As part of his 1994 plea agreement, Hubbell agreed to assist Starr’s investigators in their Whitewater inquiry, but Starr later deemed him uncooperative. And, after Hubbell finished a 15-month prison term in late 1996, he found himself once again a target of Starr’s investigation. He was indicted twice in 1998, once in connection with Castle Grande and again over taxes on his consulting deals.
With Hubbell’s new guilty pleas, Starr said that the Arkansas/Whitewater phase of his investigation--the cornerstone of his historic review--is finished. “That part has been concluded by today’s activities,” Starr said.
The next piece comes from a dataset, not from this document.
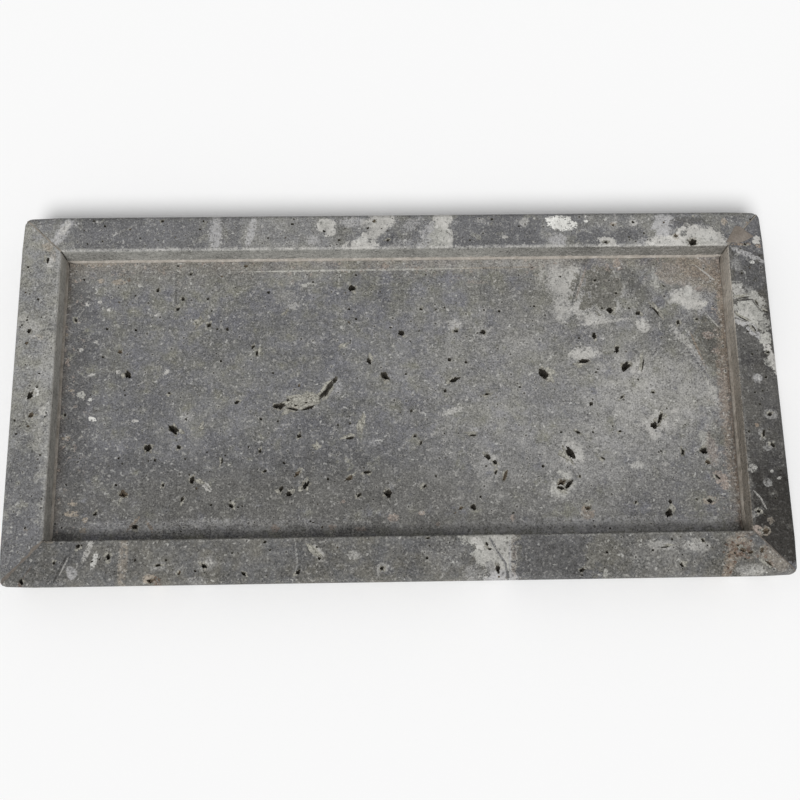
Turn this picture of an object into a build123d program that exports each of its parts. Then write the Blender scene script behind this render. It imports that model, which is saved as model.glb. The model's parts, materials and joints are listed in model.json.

Although Hubbell’s pleas came on the day that the independent counsel law under which Starr has served expired, he can continue his investigation indefinitely under terms of the law.
It was widely assumed that the end of the Hubbell case would leave Starr with only one chief task: completion of a final report to Congress on his five-year investigation, which began as a review of the Clintons’ financial dealings in Arkansas before his presidency and expanded to include matters at the White House and Clinton’s attempts to cover up his relationship with Lewinsky. But Starr said Wednesday that there are “two aspects of our investigation that are in fact ongoing.”
Several legal observers who have followed Starr’s case were perplexed by his comments, unsure what matters he might still be investigating.
Starr declined to say whether his office is still investigating allegations raised last year that Nathan Landow, a wealthy Democratic contributor from Maryland, may have attempted to buy the silence of Kathleen Willey, who accused the president of making an unwanted sexual advance.
Speculation that Starr might bring perjury charges against Clinton over the Lewinsky affair have died down recently, and Joseph E. diGenova, a former independent counsel during the George Bush administration, said he does not see that happening.